As an aficionado of stilettos, skinny hazelnut lattes and full service day spas, I’m generally not a huge sports fan, but I was ready to get excited about the World Cup. I really was.

Written by Laura Fulton

For one, almost every qualifying team has a fan in Abu Dhabi with whom I’m personally acquainted. I’m happy to latch on to the team spirit of my friends, even when the guys representing my own country fared terribly on their first outing.

National team pride aside, the organisers in South Africa have done a great job whipping up World Cup fervour. I love the colours and costumes and music and dancing. I love the official theme song, even if Akon is using it as yet another opportunity to flaunt himself. I want to see great things happen in a place that’s seen so much hardship.

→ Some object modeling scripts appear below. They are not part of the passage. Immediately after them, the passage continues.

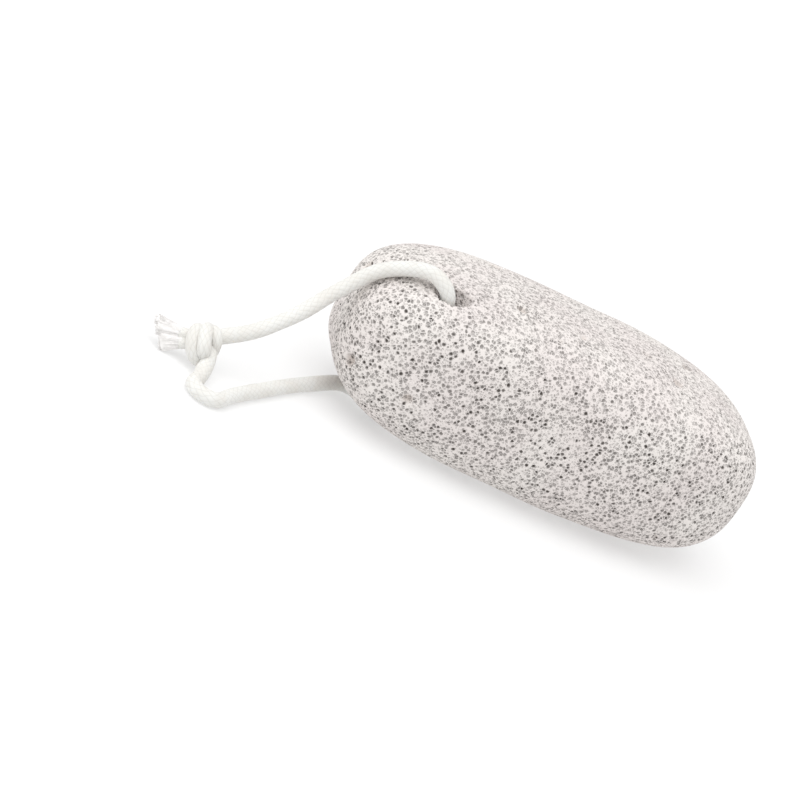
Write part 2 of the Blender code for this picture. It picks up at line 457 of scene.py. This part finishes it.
# the strands and turns of the knot in its own axes, in mm
upperStrandMm = [
    (2.7, 1.5, -1.6),
    (1.0, 1.3, -1.1),
    (-1.0, 1.5, -0.6),
    (-2.9, 2.0, -0.2),
    (-4.9, 2.5, 0.0),
]
lowerStrandMm = [
    (1.0, -3.7, 1.7),
    (1.5, -2.3, 0.6),
    (1.6, -0.9, 0.2),
    (1.0, 0.4, 0.1),
    (-0.6, 0.7, 0.2),
    (-2.6, 0.5, 0.2),
    (-4.9, 0.6, 0.2),
]
knotTurns = {
    "front": {
        "radius": 1.5 * mm,
        "routeMm": [
            (0.6, 1.6, -2.9),
            (0.9, 2.9, -1.6),
            (0.9, 3.1, 0.3),
            (0.7, 2.3, 1.9),
            (0.5, 0.7, 2.8),
            (0.4, -0.8, 2.8),
            (0.2, -1.5, 1.8),
            (-0.1, -1.2, 0.4),
        ],
    },
    "left": {
        "radius": 1.4 * mm,
        "routeMm": [
            (-0.2, 1.2, -2.8),
            (-0.7, 2.7, -1.8),
            (-1.1, 3.1, -0.1),
            (-1.6, 2.4, 1.5),
            (-2.0, 0.6, 2.2),
            (-2.0, -1.2, 2.0),
            (-1.4, -2.6, 1.0),
            (-0.4, -2.9, -0.6),
            (0.6, -1.9, -1.9),
            (1.4, 0.0, -2.5),
        ],
    },
    "right": {
        "radius": 1.3 * mm,
        "routeMm": [
            (-0.8, 1.0, -2.7),
            (0.4, 2.5, -2.2),
            (1.7, 3.0, -0.8),
            (2.6, 2.2, 0.4),
            (2.7, 0.9, 0.6),
            (2.3, -0.4, -0.3),
            (1.5, -1.5, -1.5),
            (0.2, -1.9, -2.4),
        ],
    },
}


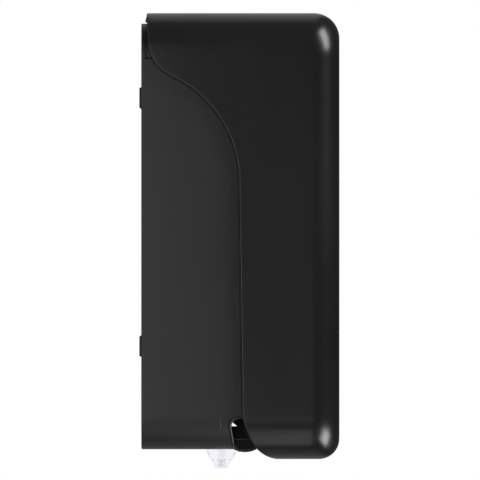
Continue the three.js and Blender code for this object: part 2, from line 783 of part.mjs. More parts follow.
function sightWindow() {
  const { half, low, high, flange, inset } = WINDOW;
  const lens = roundedRectangle(-half + GAP, half - GAP, low + GAP, high - GAP, half - GAP);
  const rim = roundedRectangle(-half - flange, half + flange, low - flange, high + flange, half + flange);
  const inside = COVER.front + COVER_WALL + GAP;
  return join(prismY(lens, COVER.front + inset, inside + 0.5), prismY(rim, inside, inside + 1.4));
}

function lockBody() {
  const { body, shoulder, bore, bottom, y } = LOCK;
  const under = COVER.high - COVER_WALL - GAP;
  const profile = [
    [bore, bottom],
    [body, bottom],
    [body, under - 2],
    [shoulder, under - 2],
    [shoulder, under],
    [body, under],
    [body, COVER.high - GAP],
    [bore, COVER.high - GAP],
  ];
  return ring(profile, y);
}

function lockBarrel() {
  const { bore, bottom, y } = LOCK;
  const top = COVER.high - 0.8;
  const r = bore - 0.12;
  const barrel = rodZ(r, bottom - 1.5, top, 0, y);
  const keyway = box(-3.2, 3.2, y - 0.7, y + 0.7, top - 3, top + 1);
  return cut(barrel, keyway, rodZ(1.7, bottom - 3, bottom + 6, 0, y, 16));
}

// The cam at rest points along +X and is clear of the keeper. A quarter turn brings its wide head
// round behind the keeper's prong.
function lockCam() {
  const { bottom, cam, y } = LOCK;
  const top = bottom - 1.5 - GAP;
  const arm = box(0, cam, y - 2.5, y + 2.5, top - 2, top);
  const head = box(cam - 4.5, cam, y - 6, y + 6, top - 2, top);
  const eye = rodZ(5, top - 2, top, 0, y);
  return cut(join(arm, head, eye), rodZ(1.8, top - 3, top + 1, 0, y, 16));
}

function camScrew() {
  const { bottom, y } = LOCK;
  const under = bottom - 1.5 - 2 * GAP - 2;
  const head = rodZ(3.2, under - 1.8, under, 0, y);
  const shank = rodZ(1.4, under - 0.5, bottom + 5, 0, y, 16);
  return cut(join(head, shank), box(-2.4, 2.4, y - 0.4, y + 0.4, under - 3, under - 1));
}

function latchKeeper() {
  const roof = HOUSING.high - HOUSING_WALL - GAP;
  const front = -18;
  return join(
    box(-13, 13, front, -5, roof - 1.5, roof),
    box(-10, -3.4, front, front + 1.8, LOCK.bottom - 6, roof - 0.2),
  );
}

// ---- Assembly -----------------------------------------------------------------------------------

add("rear_housing", rearHousing(), "housing");
add("upper_wall_pad", wallPad(0), "rubber");
add("lower_wall_pad", wallPad(PAD.lowerZ), "rubber");
add("pump_chassis", pumpChassis(), "chassis");
const screwPlaces = SCREWS.z.flatMap((z) => [[-SCREWS.x, z], [SCREWS.x, z]]);
screwPlaces.forEach(([x, z], i) => add(`chassis_screw_${i + 1}`, chassisScrew(x, z), "steel"));
add("latch_keeper", latchKeeper(), "steel");
add("reservoir_bottle", reservoirBottle(), "bottle");
add("neck_gasket", neckGasket(), "silicone");
add("bottle_collar", bottleCollar(), "translucent");
add("pump_cylinder", pumpCylinder(), "translucent");
add("inlet_ball", inletBall(), "steel");
add("pump_spring", pumpSpring(), "steel");
add("piston_rod", pistonRod(), "translucent");
add("piston_seal", pistonSeal(), "silicone");
add("nozzle", nozzle(), "translucent");
add("outlet_valve", outletValve(), "silicone");
add("dispense_lever", dispenseLever(), "lever");
add("lever_pin", leverPin(), "steel");
add("front_cover", frontCover(), "cover");
add("hinge_pin_left", hingePin(-1), "steel");
add("hinge_pin_right", hingePin(1), "steel");
add("push_paddle", pushPaddle(), "paddle");
add("paddle_pin", paddlePin(), "steel");
add("sight_window", sightWindow(), "clear");
add("lock_body", lockBody(), "steel");
add("lock_barrel", lockBarrel(), "steel");
add("lock_cam", lockCam(), "steel");
add("cam_screw", camScrew(), "steel");

export default group;
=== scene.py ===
import json
import math

import bmesh
import bpy
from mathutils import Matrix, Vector


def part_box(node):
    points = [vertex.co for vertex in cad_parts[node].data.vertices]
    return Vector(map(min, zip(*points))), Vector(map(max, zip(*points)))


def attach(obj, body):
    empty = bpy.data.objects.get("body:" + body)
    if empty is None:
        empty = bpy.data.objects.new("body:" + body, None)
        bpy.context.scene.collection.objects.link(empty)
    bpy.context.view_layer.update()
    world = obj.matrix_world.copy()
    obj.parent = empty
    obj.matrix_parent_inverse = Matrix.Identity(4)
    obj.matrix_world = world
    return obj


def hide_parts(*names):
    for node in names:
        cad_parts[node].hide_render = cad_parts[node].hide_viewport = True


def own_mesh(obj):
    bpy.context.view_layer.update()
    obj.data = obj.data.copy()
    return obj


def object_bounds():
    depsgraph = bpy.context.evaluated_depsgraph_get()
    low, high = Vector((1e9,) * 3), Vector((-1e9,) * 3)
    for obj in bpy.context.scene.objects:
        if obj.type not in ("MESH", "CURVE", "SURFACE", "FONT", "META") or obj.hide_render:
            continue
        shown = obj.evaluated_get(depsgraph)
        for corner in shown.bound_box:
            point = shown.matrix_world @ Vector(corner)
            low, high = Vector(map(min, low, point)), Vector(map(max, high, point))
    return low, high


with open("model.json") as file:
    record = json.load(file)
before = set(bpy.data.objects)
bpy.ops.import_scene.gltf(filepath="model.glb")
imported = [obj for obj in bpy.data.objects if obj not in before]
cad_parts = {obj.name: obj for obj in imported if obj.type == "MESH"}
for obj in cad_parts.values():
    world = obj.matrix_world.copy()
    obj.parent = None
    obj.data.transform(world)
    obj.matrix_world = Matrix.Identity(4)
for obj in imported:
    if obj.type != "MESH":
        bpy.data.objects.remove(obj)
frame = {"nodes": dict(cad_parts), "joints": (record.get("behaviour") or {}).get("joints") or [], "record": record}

CAD_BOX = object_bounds()
METRE = 1000.0  # millimetres in a metre


# ---- Places taken from the frame ------------------------------------------------------------------

def box_mm(node):
    """The lowest and highest corner of a CAD node, in millimetres."""
    low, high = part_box(node)
    return low * METRE, high * METRE


COVER_LOW, COVER_HIGH = box_mm("front_cover")
HOUSING_HIGH = box_mm("rear_housing")[1]
PADDLE_LOW, PADDLE_HIGH = box_mm("push_paddle")
NOZZLE_LOW, NOZZLE_HIGH = box_mm("nozzle")
BOTTLE_LOW, BOTTLE_HIGH = box_mm("reservoir_bottle")
COLLAR_LOW, COLLAR_HIGH = box_mm("bottle_collar")
WINDOW_LOW, WINDOW_HIGH = box_mm("sight_window")
LOCK_LOW, LOCK_HIGH = box_mm("lock_body")
BARREL_LOW, BARREL_HIGH = box_mm("lock_barrel")
NOZZLE_Y = (NOZZLE_LOW.y + NOZZLE_HIGH.y) / 2
LOCK_Y = (LOCK_LOW.y + LOCK_HIGH.y) / 2

JOINT_AT = {j["name"]: Vector(j["pos_m"]) * METRE for j in frame["joints"] if "pos_m" in j}
HINGE_AT = JOINT_AT["cover_hinge"]
PADDLE_PIN_AT = JOINT_AT["paddle_push"]


# ---- Mesh helpers ---------------------------------------------------------------------------------

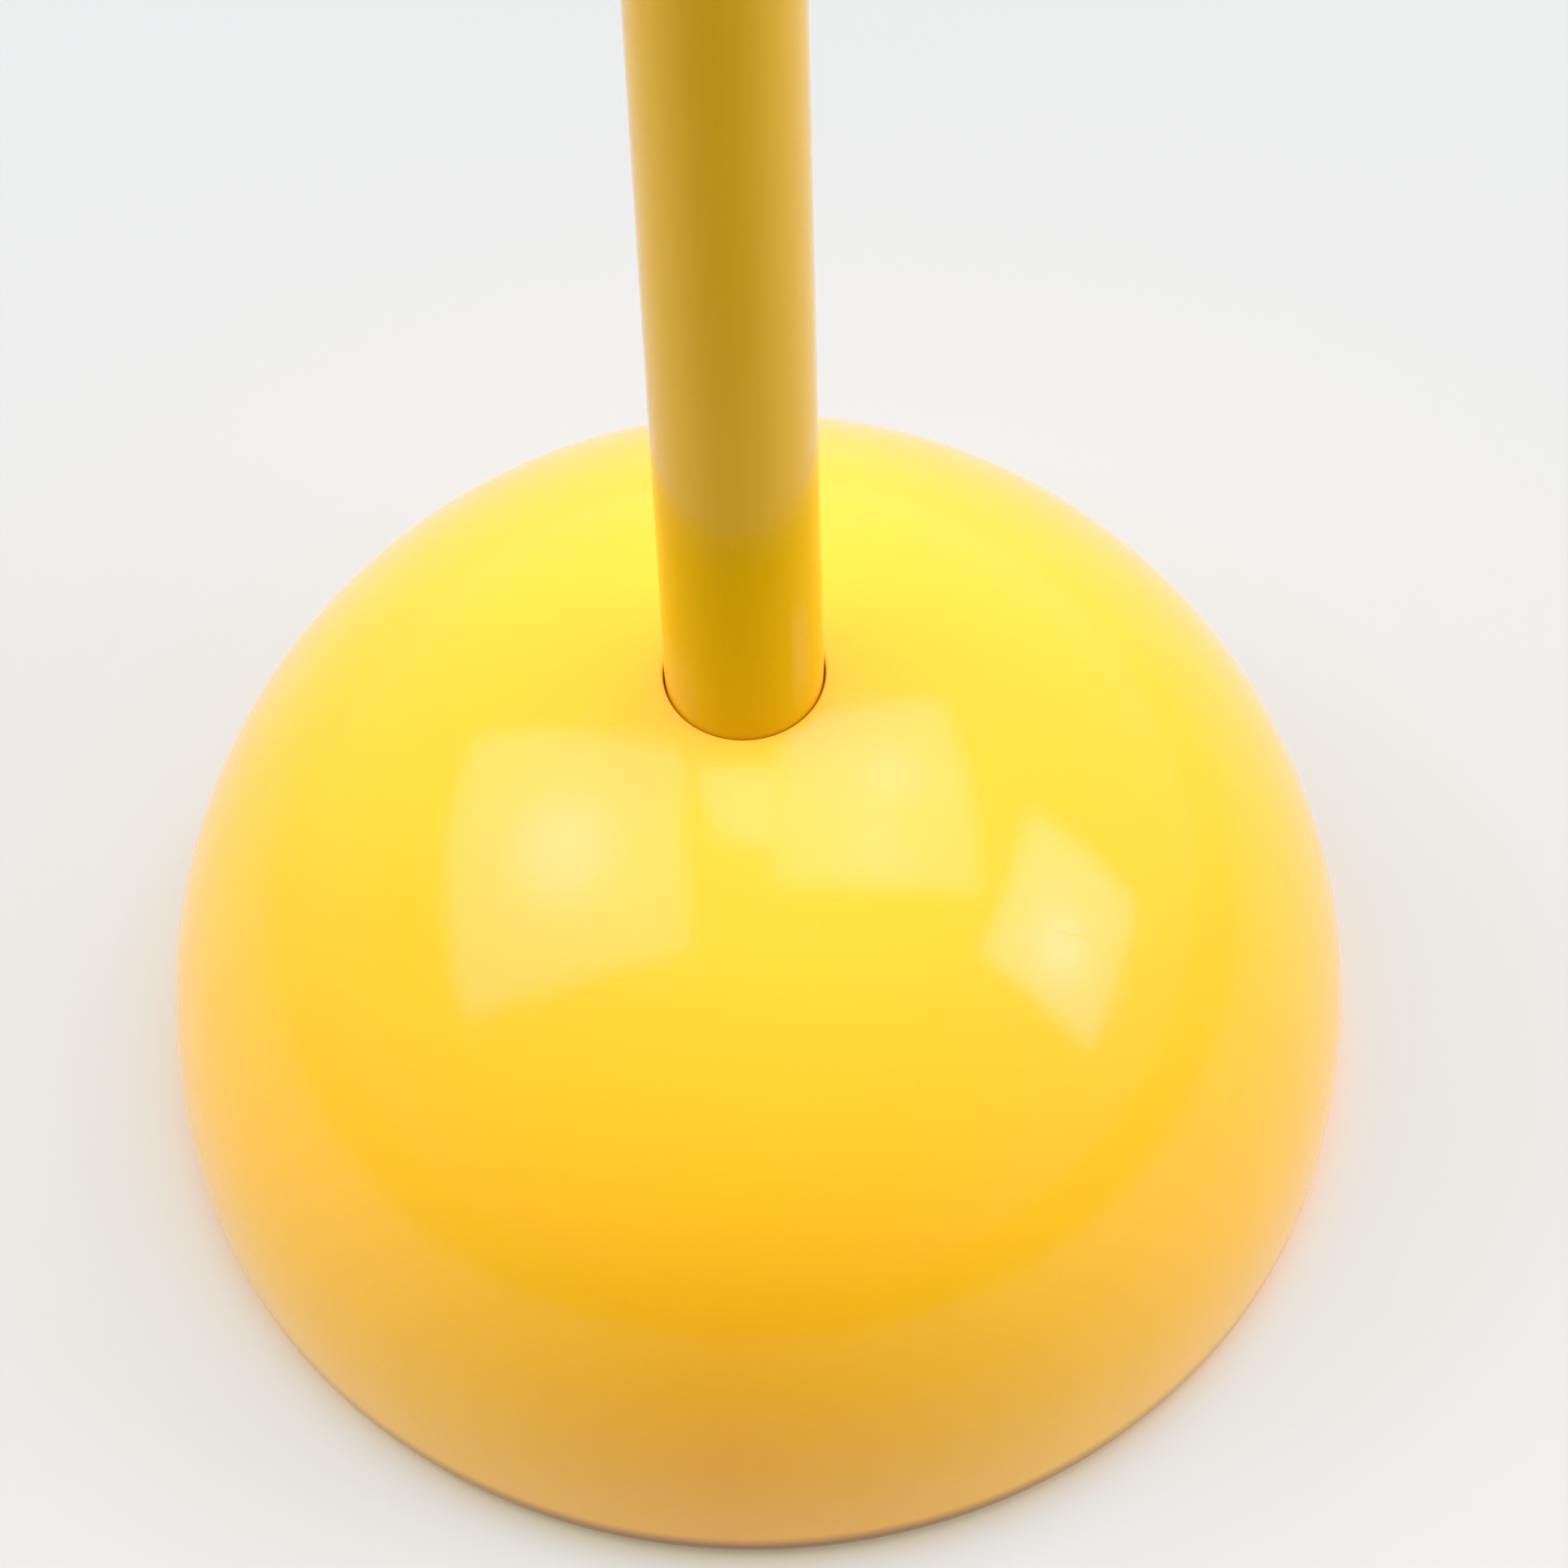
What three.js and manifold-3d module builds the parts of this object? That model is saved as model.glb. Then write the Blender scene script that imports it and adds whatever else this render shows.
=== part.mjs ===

My World Cup enthusiasm lasted from the opening ceremonies until about halfway through the second match. It was at that point that I realised that the horrible, annoying buzzing sound threatening to drown out the commentators wasn’t the fault of saboteurs – it was those infernal horns that each and every spectator sitting in the stadium in South Africa has insisted on blowing each and every second of every
single match.

From start to finish, throughout national anthems and injuries and commercial breaks, those horns haven’t rested for a solitary second, and I just can’t understand why. Surely creating the sound of someone kicking a hornet’s nest at a diabolical decibel level can be funny and entertaining for only so long. Even my three year old gets bored with blowing raspberries eventually.

So to the organisers of the World Cup, I am writing to officially say good luck with the rest of the tournament, but you’ve lost one viewer in Abu Dhabi. I really wanted to get on board, but as long as those maddening horns are blasting, personally, I’d rather go get a pedicure.